8)    Ulaştırma ve Altyapı Bakanlığı, bir yıl geçmeden çıkardığı birbirinden farklı genelge ve yönetmeliklerle, ciddi ve güvenilir bir tutum ortaya koyamamıştır. Ulaşım ve taşımacılıkta istikrarlı, tutarlı ve güvenilir politikalar üretmek yerine neden çok kısa sürede birbiri ile çelişkili düzenlemeler yapılmıştır? Belirli baskı gruplarının Bakanlık üzerinde etkisi mi vardır?

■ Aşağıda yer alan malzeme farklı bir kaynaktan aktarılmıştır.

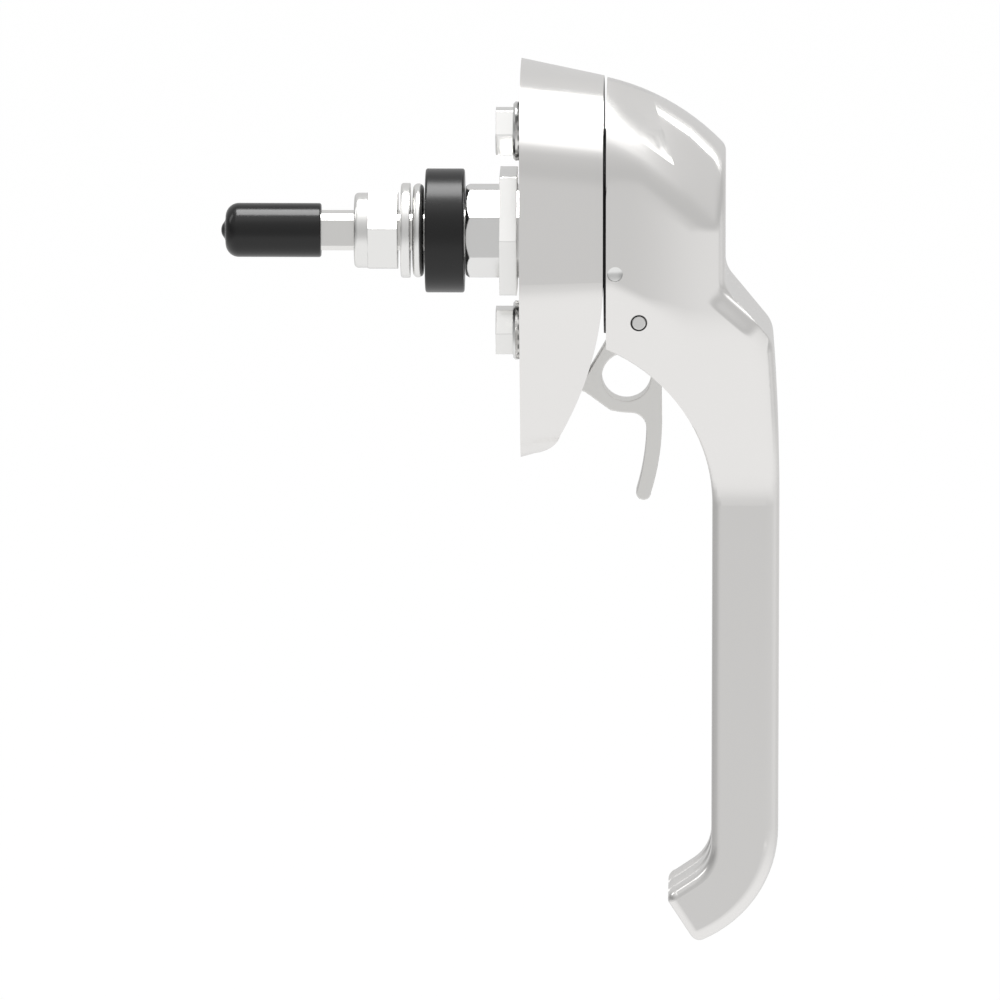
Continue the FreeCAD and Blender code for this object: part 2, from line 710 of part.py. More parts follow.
def roof_arc(rear):
    # Centre and radius of the roof seen from the side, through its rear top and its brow.
    top = V(rear, SIZE["head_top"])
    brow = V(SIZE["head_front"] - 1.0, SIZE["roof_front"])
    chord = brow - top
    radius = SIZE["roof_radius"]
    drop = math.sqrt(radius ** 2 - (chord.Length / 2) ** 2)
    inward = V(chord.y, -chord.x).normalize()
    return top + chord * 0.5 + inward * drop, radius


def blend_point(first, last, bow):
    # Middle point of a shallow arc that bows to the left of the way from first to last.
    chord = last - first
    return first + chord * 0.5 + V(-chord.y, chord.x) * bow


def handle_casting():
    item = body("handle_casting")
    rear = rear_face()
    bottom = SIZE["hook_top"] + SIZE["hook_outer"] + 4
    outline = sketch(
        item, "YZ_Plane", "front_outline",
        handle_front(
            SIZE["head_half_width"] + SIZE["side_stock"], SIZE["head_top"] + SIZE["roof_stock"],
            SIZE["head_arch"], SIZE["head_shoulder"], SIZE["grip_half_width"], bottom,
        ),
        rear,
    )
    deep = SIZE["grip_front"] + SIZE["front_round"] - rear
    feature(item, "Pad", "front_view_form", outline, Length=deep)
    outside = sketch(
        item, "XZ_Plane", "side_cut_profile",
        box_edges(rear - deep, -bottom - deep, rear + 2 * deep, SIZE["head_top"] + deep)
        + side_profile(),
    )
    feature(item, "Pocket", "side_view_form", outside, Length=FAR, Midplane=True)

    # The head narrows towards its front, seen from above.
    wide, front = SIZE["head_half_width"], rear + deep
    for name, sign in (("near_taper", -1), ("far_taper", 1)):
        wedge = sketch(
            item, "XY_Plane", name + "_profile",
            chain([
                V(rear, sign * wide), V(front, sign * head_half_width(front)),
                V(front, sign * wide * 1.5), V(rear, sign * wide * 1.5),
            ]),
        )
        feature(item, "Pocket", name, wedge, Length=2 * FAR, Midplane=True)

    # The roof is crowned: the arch of the front view is carried round the roof's own arc.
    centre, radius = roof_arc(rear)
    crown, shoulder_centre, lean = shoulder_parts(
        wide, radius, SIZE["head_arch"], SIZE["head_shoulder"]
    )
    beyond, above = wide + SIZE["head_shoulder"], radius + SIZE["head_shoulder"]
    right = [
        arc_part(shoulder_centre, SIZE["head_shoulder"], 0, lean),
        line_part(V(wide, shoulder_centre.y), V(beyond, shoulder_centre.y)),
        line_part(V(beyond, shoulder_centre.y), V(beyond, above)),
    ]
    lid = [drawn(piece) for piece in [crown] + right + [mirrored(piece) for piece in right]]
    lid.append(Part.LineSegment(V(beyond, above), V(-beyond, above)))
    roof = sketch(item, "YZ_Plane", "roof_profile", lid)
    roof.AttachmentOffset = FreeCAD.Placement(V(0, centre.y, centre.x), FreeCAD.Rotation())
    feature(
        item, "Groove", "crowned_roof", roof, Angle=120.0, ReferenceAxis=(roof, ["H_Axis"]),
        Midplane=True,
    )

    middle = (rear + SIZE["head_front"]) / 2
    side, grip_side = head_half_width(middle), SIZE["grip_half_width"]
    rounded(item, "roof_sides", "roof_blend", [V(middle, side, SIZE["roof_front"])])
    rounded(
        item, "neck_sides", "neck_blend", [V(middle, side, -SIZE["grip_straight_top"] * 0.4)]
    )
    grip_middle = -(SIZE["grip_straight_top"] + SIZE["hook_top"]) / 2
    lowest = -SIZE["hook_top"] - SIZE["hook_outer"]
    lip_x, lip_drop = SIZE["hook_lip_x"], SIZE["hook_lip_drop"]
    rounded(
        item, "front_edges", "front_round",
        [
            V(SIZE["grip_front"], grip_side, grip_middle),
            V(SIZE["head_front"], 0, SIZE["roof_front"]),
        ],
    )
    rounded(
        item, "rear_edges", "rear_round",
        [
            V(SIZE["grip_rear"], grip_side, grip_middle),
            V(lip_x, grip_side, lowest + lip_drop + SIZE["rear_round"] * 1.5),
            V((lip_x + SIZE["hook_end_x"]) / 2, grip_side, lowest + lip_drop / 2 + 1.0),
            V(SIZE["hook_end_x"], 0, lowest),
        ],
    )

    # Slot that carries the trigger, open below and to the rear under the disc.
    box_pocket(
        item, "XZ_Plane", "trigger_slot",
        (rear - 1, -FAR / 2, SIZE["slot_front"], -SIZE["slot_roof"]), length=SIZE["slot_width"],
    )
    turned(
        item, "Groove", "spindle_bore",
        box_edges(
            rear - 1, 0, rear + SIZE["head_bore_depth"] + SIZE["running_gap"],
            SIZE["journal_radius"] + SIZE["running_gap"],
        ),
    )
    side = SIZE["head_half_width"]
    for name, x, z, radius in (
        ("spindle_pin_hole", SIZE["pin_x"], SIZE["pin_z"], SIZE["pin_radius"]),
        ("pivot_hole", SIZE["pivot_x"], SIZE["pivot_z"], SIZE["pivot_radius"]),
    ):
        hole = sketch(
            item, "XZ_Plane", name + "_profile", circle(x, -z, radius + SIZE["running_gap"])
        )
        feature(item, "Pocket", name, hole, Length=FAR, Midplane=True)
    for name, side in (("near_mouth", 1), ("far_mouth", -1)):
        place = pin_half_length(SIZE["pivot_x"]) - SIZE["pivot_sink"]
        mouth = sketch(
            item, "XZ_Plane", name + "_profile",
            circle(SIZE["pivot_x"], -SIZE["pivot_z"], SIZE["pivot_radius"] + SIZE["mouth_gap"]),
            side * place,
        )
        feature(item, "Pocket", name, mouth, Length=place, Reversed=side > 0)
    well = sketch(
        item, "XY_Plane", "spring_well_profile",
        circle(
            SIZE["spring_x"], 0,
            SIZE["spring_radius"] + SIZE["spring_wire"] / 2 + SIZE["spring_well_gap"],
        ),
        -SIZE["slot_roof"] - 1,
    )
    feature(
        item, "Pocket", "spring_well", well, Reversed=True,
        Length=SIZE["slot_roof"] + 1 - SIZE["spring_top"],
    )

    # Two round grooves run along the inside of the hook and leave three ridges.
    hook, turn = hook_centre(), SIZE["hook_inner_turn"]
    place = V(hook.x, 0, hook.y)
    away = SIZE["hook_inner"] - SIZE["rib_rise"]
    for name, side in (("near", -1), ("far", 1)):
        rim = circle(away, side * SIZE["rib_pitch"] / 2, SIZE["rib_groove"])
        bend = sketch(item, "XY_Plane", name + "_bend_profile", rim)
        bend.AttachmentOffset = FreeCAD.Placement(place, FreeCAD.Rotation())
        feature(
            item, "Groove", name + "_bend_groove", bend, Angle=2 * turn, Midplane=True,
            ReferenceAxis=(bend, ["V_Axis"]),
        )
        lip = sketch(item, "XY_Plane", name + "_lip_profile", rim)
        lip.AttachmentOffset = FreeCAD.Placement(place, FreeCAD.Rotation(V(0, 1, 0), turn))
        feature(item, "Pocket", name + "_lip_groove", lip, Length=SIZE["hook_outer"])
    return item


def pin_half_length(x):
    # A pin ends a little under the head's side.
    return head_half_width(x) - SIZE["pin_sink"]


def spindle_pin():
    item = body("spindle_pin")
    profile = sketch(
        item, "XZ_Plane", "pin_profile",
        circle(SIZE["pin_x"], -SIZE["pin_z"], SIZE["pin_radius"]),
    )
    half = pin_half_length(SIZE["pin_x"]) - SIZE["dimple_depth"]
    feature(item, "Pad", "pin_length", profile, Length=2 * half, Midplane=True)
    return item


def trigger_pin():
    item = body("trigger_pin")
    profile = sketch(
        item, "XZ_Plane", "pin_profile",
        circle(SIZE["pivot_x"], -SIZE["pivot_z"], SIZE["pivot_radius"]),
    )
    half = pin_half_length(SIZE["pivot_x"])
    feature(item, "Pad", "pin_length", profile, Length=2 * half, Midplane=True)
    return item


# Trigger

def nose_edge(radius):
    # X of the lever's base side at a distance below the spindle axis.
    rear = rear_face()
    upper_z, upper_x = SIZE["disc_radius"] + SIZE["disc_clear"], rear + SIZE["lever_stand"]
    part = (radius - upper_z) / (SIZE["nose_z"] - upper_z)
    return upper_x + (SIZE["nose_x"] - upper_x) * part


def trigger_lever():
    item = body("trigger_lever")
    rear = rear_face()
    hub = V(SIZE["pivot_x"], -SIZE["pivot_z"])
    hub_r = SIZE["hub_radius"]
    upper = V(rear + SIZE["lever_stand"], -SIZE["disc_radius"] - SIZE["disc_clear"])
    nose = V(SIZE["nose_x"], -SIZE["nose_z"])
    belly = V(SIZE["eye_x"] - 3.6, -SIZE["eye_z"] - 7.5)
    floor = V(SIZE["eye_x"] + 1.1, -SIZE["eye_z"] - 8.1)
    tail_top = V(SIZE["tail_right"] - 3.5, floor.y - 3.5)
    tip = V(SIZE["tail_tip_x"], -SIZE["tail_tip_z"] + SIZE["tail_tip_radius"])
    tip_r = SIZE["tail_tip_radius"]
    tip_left, tip_right = V(tip.x - tip_r, tip.y), V(tip.x + tip_r, tip.y)
    back_low = V(SIZE["tail_right"], -SIZE["eye_z"] - 11.0)
    back_top = V(SIZE["tail_right"] - 0.2, -SIZE["eye_z"] + 4.0)
    ear_low = V(SIZE["spring_x"] + 2.4, -SIZE["spring_foot"] - 6.0)
    ear_top = V(SIZE["spring_x"] + 2.4, -SIZE["spring_foot"])
    hub_right = V(hub.x + 3.2, -SIZE["spring_foot"])
    hub_angle = math.radians(150)
    hub_left = hub + direction(hub_angle) * hub_r
    hub_rise = math.asin((hub_right.y - hub.y) / hub_r)
    hub_meet = hub + direction(hub_rise) * hub_r
    profile = sketch(
        item, "XZ_Plane", "side_profile",
        [
            Part.LineSegment(upper, nose),
            through(nose, nose + V(0.1, -0.9), nose + V(0.9, -1.35)),
            Part.LineSegment(nose + V(0.9, -1.35), belly),
            through(belly, blend_point(floor, belly, 0.031), floor),
            through(floor, blend_point(floor, tail_top, 0.2071), tail_top),
            through(tail_top, blend_point(tail_top, tip_left, 0.035), tip_left),
            arc(tip, tip_r, math.pi, 2 * math.pi),
            through(tip_right, blend_point(tip_right, back_low, -0.035), back_low),
            Part.LineSegment(back_low, back_top),
            Part.LineSegment(back_top, ear_low),
            Part.LineSegment(ear_low, ear_top),
            Part.LineSegment(ear_top, hub_meet),
            arc(hub, hub_r, hub_rise, hub_angle),
            Part.LineSegment(hub_left, V(upper.x, hub_left.y)),
            Part.LineSegment(V(upper.x, hub_left.y), upper),
        ]
        + circle(hub.x, hub.y, SIZE["pivot_radius"] + SIZE["pivot_gap"])
        + circle(SIZE["eye_x"], -SIZE["eye_z"], SIZE["eye_radius"]),
    )
    feature(item, "Pad", "plate", profile, Length="sizes.lever_thick", Midplane=True)
    return item


def trigger_spring():
    # Compression spring between the lever's ear and the well in the head, with closed ends.
    low, high = -SIZE["spring_foot"], -SIZE["spring_top"]
    wire = SIZE["spring_wire"]
    rise = high - low - wire
    helix = doc.addObject("Part::Helix", "spring_path")
    helix.Pitch = rise / SIZE["spring_turns"]
    helix.Height = rise
    helix.Radius = SIZE["spring_radius"]
    doc.recompute()
    section = Part.Wire(
        Part.makeCircle(wire / 2, V(SIZE["spring_radius"], 0, 0), V(0, 1, 0))
    )
    coil = Part.Wire(helix.Shape.Edges).makePipeShell([section], True, True)
    item = doc.addObject("Part::Feature", "trigger_spring")
    item.Label = "trigger_spring"
    item.Shape = coil
    item.Placement = FreeCAD.Placement(
        V(SIZE["spring_x"], 0, low + wire / 2), FreeCAD.Rotation()
    )
    helix.Visibility = False
    subparts.append(item)
    return item


base_housing()
octagon_bushing()
jam_nut()
for where, sign in (("upper", 1), ("lower", -1)):
    mounting_screw("mounting_screw_" + where, sign * SIZE["screw_spacing"] / 2)
    screw_washer("lock_washer_" + where, sign * SIZE["screw_spacing"] / 2)
spindle()
spindle_seal()
stack()
end_cap()
friction_disc()
handle_casting()
spindle_pin()
trigger_pin()
trigger_lever()
trigger_spring()
doc.recompute()

faults = [
    "%s %s" % (item.Label, item.State)
    for item in doc.Objects
    if "Invalid" in item.State or "Error" in item.State
]
for item in subparts:
    if item.Shape.isNull() or not item.Shape.isValid():
        faults.append(item.Label + " has no valid shape")
if faults:
    raise RuntimeError("; ".join(faults))

os.makedirs(PARTS_DIR, exist_ok=True)
for item in subparts:
    box = item.Shape.BoundBox
    print(
        "%-22s %9.1f mm3  x %6.1f %6.1f  y %6.1f %6.1f  z %6.1f %6.1f"
        % (item.Label, item.Shape.Volume, box.XMin, box.XMax, box.YMin, box.YMax, box.ZMin,
           box.ZMax)
    )
    item.Shape.exportStep(os.path.join(PARTS_DIR, item.Label + ".step"))
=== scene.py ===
import json
import math

import bmesh
import bpy
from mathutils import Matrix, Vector


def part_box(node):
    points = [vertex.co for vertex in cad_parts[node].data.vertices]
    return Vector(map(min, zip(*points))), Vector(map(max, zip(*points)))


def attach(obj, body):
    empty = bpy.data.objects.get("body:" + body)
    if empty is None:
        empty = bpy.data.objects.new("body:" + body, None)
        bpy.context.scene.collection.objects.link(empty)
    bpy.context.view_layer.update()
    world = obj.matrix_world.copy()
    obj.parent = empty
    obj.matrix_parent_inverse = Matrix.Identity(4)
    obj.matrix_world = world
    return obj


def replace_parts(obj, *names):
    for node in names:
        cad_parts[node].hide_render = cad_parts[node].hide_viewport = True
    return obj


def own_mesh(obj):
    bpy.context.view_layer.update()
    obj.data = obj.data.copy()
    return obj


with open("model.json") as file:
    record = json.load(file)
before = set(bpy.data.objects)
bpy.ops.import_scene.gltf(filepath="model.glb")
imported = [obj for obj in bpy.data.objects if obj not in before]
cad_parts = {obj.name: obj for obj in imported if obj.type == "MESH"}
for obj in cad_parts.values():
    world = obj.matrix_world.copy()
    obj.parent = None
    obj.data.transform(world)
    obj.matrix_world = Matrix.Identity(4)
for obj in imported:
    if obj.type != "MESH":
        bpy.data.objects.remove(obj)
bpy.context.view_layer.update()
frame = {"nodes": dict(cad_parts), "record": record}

MM = 0.001
NODES = frame["nodes"]


# Shader nodes in short

def linked(tree, kind, sources=(), **settings):
    """A new node with its settings, and its inputs linked or set in order; None leaves one as it is."""
    node = tree.nodes.new(kind)
    for name, value in settings.items():
        setattr(node, name, value)
    for socket, source in zip(node.inputs, sources):
        if hasattr(source, "is_linked"):
            tree.links.new(source, socket)
        elif source is not None:
            socket.default_value = source
    return node


def maths(tree, operation, *sources):
    return linked(tree, "ShaderNodeMath", sources, operation=operation).outputs[0]


def plus(tree, first, second):
    return maths(tree, "ADD", first, second)


def less(tree, first, second):
    return maths(tree, "SUBTRACT", first, second)


def times(tree, first, second):
    return maths(tree, "MULTIPLY", first, second)


def straight(tree, value, start, end, low, high):
    """value taken in a straight line from low at start to high at end, and held beyond them."""
    return linked(tree, "ShaderNodeMapRange", [value, start, end, low, high]).outputs[0]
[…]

9)    Eski yönetmelik ve genelgelere göre yatırım yapan ve pozisyon alan şirketlerin uğrayacağı zararlar niye dikkate alınmamıştır? Yeni yönetmelik maddeleri, neden geriye dönük işletilerek,  gerekli koşulları 30 Haziran 2021 tarihine kadar sağlayamayan tüm şirketlerin A-1 türü yetki belgesi ekli taşıt belgesinin iptal edilmesi kararlaştırılmıştır?
10)      A-1 türü yetki belgesi ile tarifeli yolcu taşımacılığının önünü açacak mısınız? Demokrasinin temelini oluşturan güçler ayrılığı prensibi çerçevesinde Danıştay kararlarına uymayı düşünüyor musunuz?